Be Swift and Consistent. If your child is misbehaving, give her a warning and remind her what good behavior looks like. If the bad behavior continues after the warning, immediately take her to time-out. It’s important that you don’t wait until after she finishes dinner or you get back home, etc. It has to be right away and it has to be consistent to be effective. If you’re out and your child needs a time-out, improvise by coming up with a new time-out spot that is safe (of course!) and away from as many distractions as possible.

Keep Your Cool. It’s important that when your child is given a time-out that you get down to their eye level and use a firm, calm voice without yelling or losing your cool. Look, I get it. Your child is misbehaving and it’s their tenth trip to time-out and you’re frustrated…been there! However, it’s important to show your child that you are in control – this will model good behavior for your kids too!

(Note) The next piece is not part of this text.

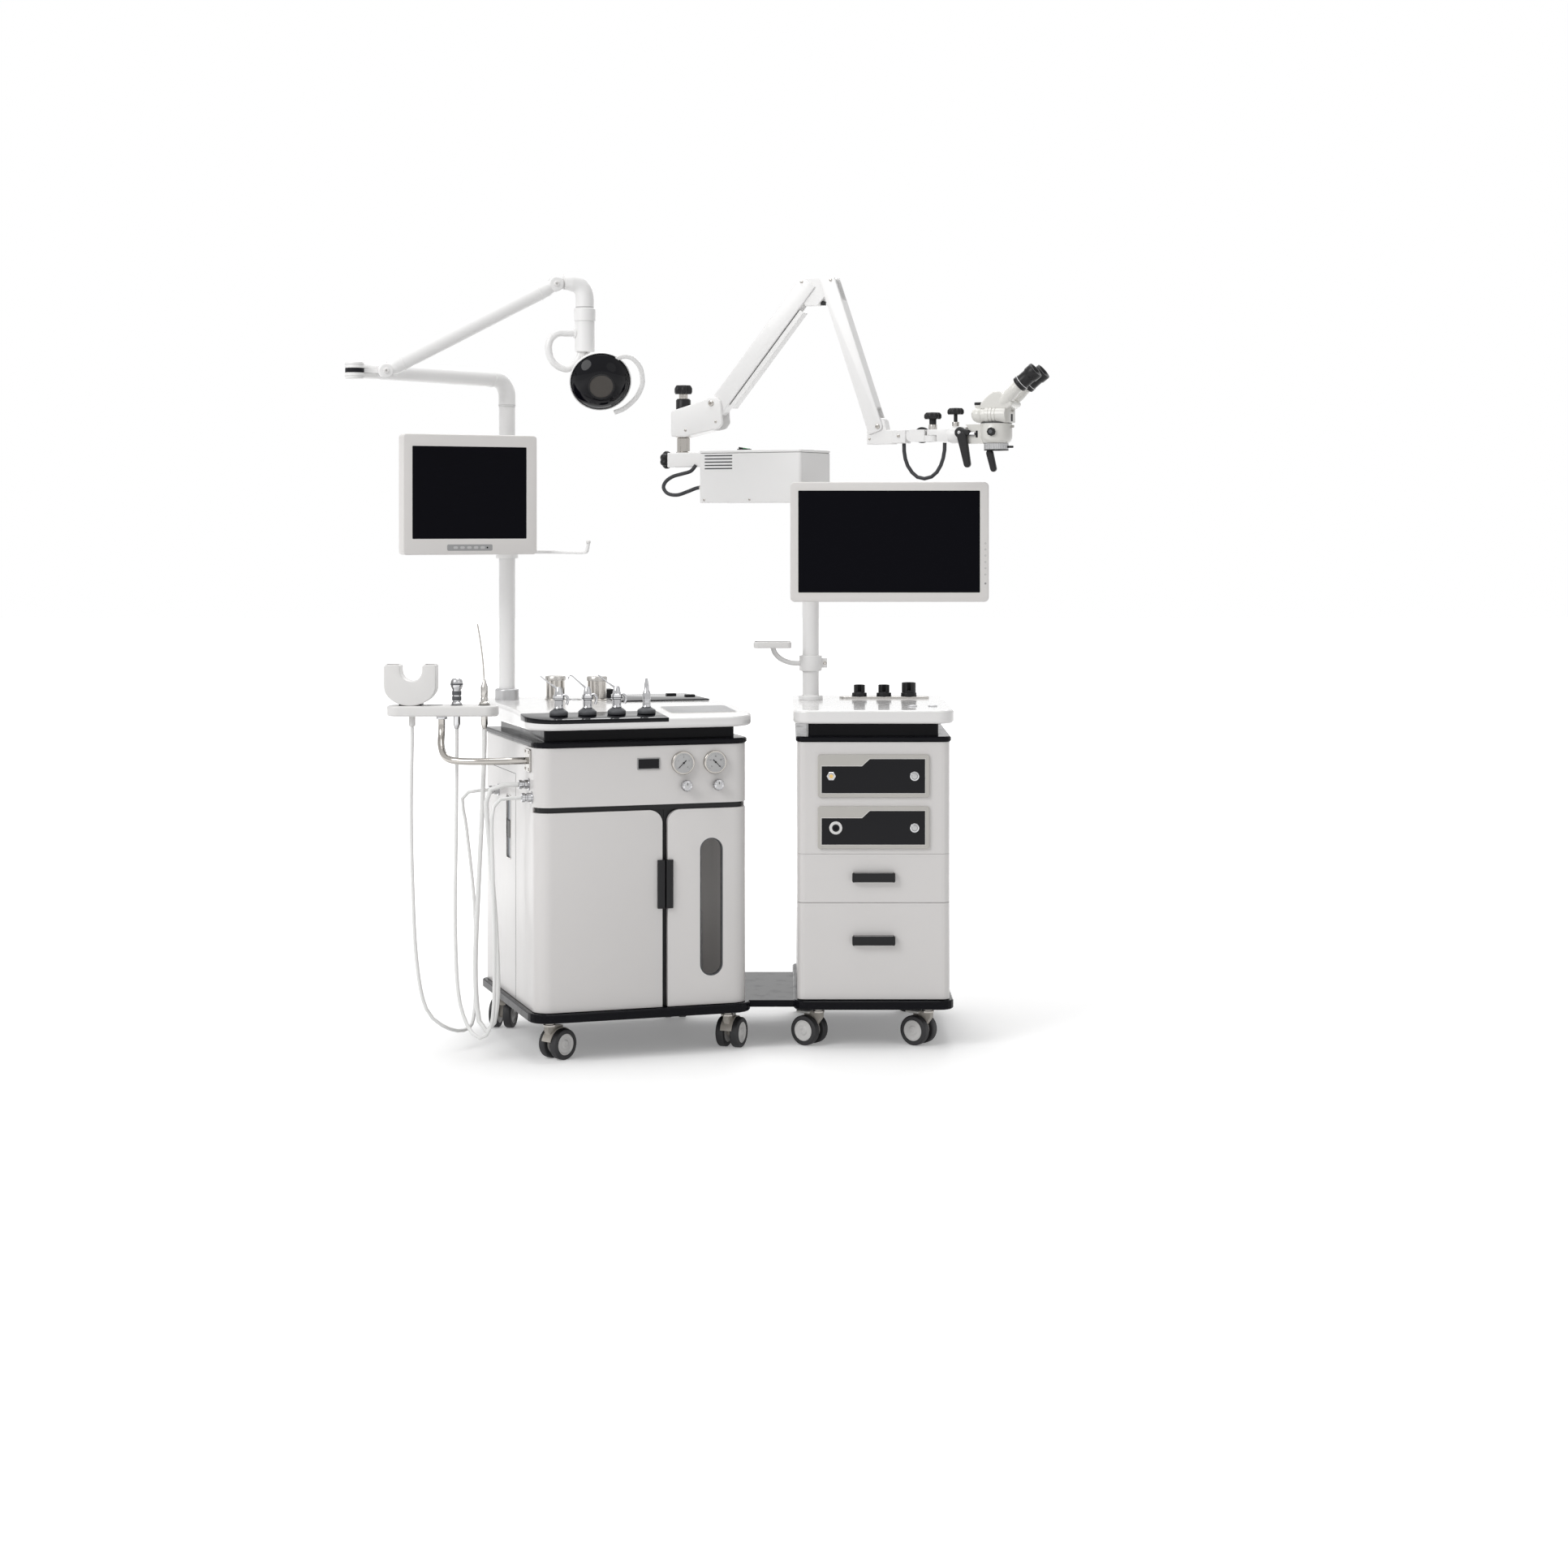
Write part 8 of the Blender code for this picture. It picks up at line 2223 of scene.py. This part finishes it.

Praise Your Child. Just like when you let your child know when they are misbehaving, praise your child when they are being good! Make sure to be specific! EX. “Amelia, you are being so nice to your brother! I love to see you both play so nicely and share your toys.”

Comments

  1. This works for sure. We did it with our kids. Mica used to talk in there about what he did wrong, and how he shouldn’t of done this or that. I knew he was thinking.

  2. I agree with your tips especially on praising kids when they do good. They will know the difference between bad and good things.

  3. I like the idea of setting a timer so the child knows when time out is over.

  4. Love the time out mat idea. A little time out is good for everyone (even moms)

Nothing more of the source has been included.